Important: End of service for Text to Speech version 1.2.x on IBM Cloud Pak for Data version 3.5: Important: Text to Speech version 1.2.x on IBM Cloud Pak for Data version 3.5 is out of service as of 1 May 2022. Text to Speech version 1.2.x is no longer supported, available, or documented. For more information about End of Service for Text to Speech, which is part of the Watson API Kit, see Software support discontinuance: IBM Watson API Kit for IBM Cloud Pak for Data 1.2.x.

27 April 2022 (Version 4.0.8)

Version 4.0.8 is now available

Text to Speech for IBM Cloud Pak for Data version 4.0.8 is now available. This version supports IBM Cloud Pak for Data version 4.x and Red Hat OpenShift versions 4.6 and 4.8. For more information about installing and managing the service, see Installing Watson Text to Speech.

New environment variables used in IBM Cloud Pak for Data documentation

Most commands in the Text to Speech for IBM Cloud Pak for Data documentation have been updated to use a common set of environment variables.
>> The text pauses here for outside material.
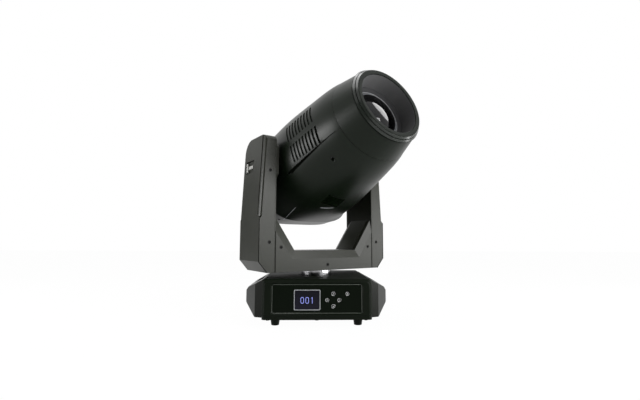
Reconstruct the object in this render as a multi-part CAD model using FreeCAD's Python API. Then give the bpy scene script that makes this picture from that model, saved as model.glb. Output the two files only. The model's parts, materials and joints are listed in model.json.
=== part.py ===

The documentation provides a script to automatically export the environment variables before you run installation, upgrade, and administration commands. After you source the script, you can copy most commands from the documentation and run them without making any changes.

The environment variables that the script defines include the following:

${PROJECT_CPD_INSTANCE} identifies the project where you plan to install IBM Cloud Pak for Data and the Speech services.
${PROJECT_CPD_OPS} identifies the project for the IBM Cloud Pak for Data platform operator.
${PROJECT_CPFS_OPS} identifies the project for the IBM Cloud Pak for Data foundational services.

For more information about using the environment variables, see Best practice: Setting up install variables.

The ttsVoiceMarginalCPU property is no longer documented

The ttsVoiceMarginalCPU property has been removed from the documentation for the Speech services custom resource. The property manages the tradeoff between concurrency and speech synthesis speed. The default value of 400 ensures a reasonable balance for most customers and maintains real-time synthesis.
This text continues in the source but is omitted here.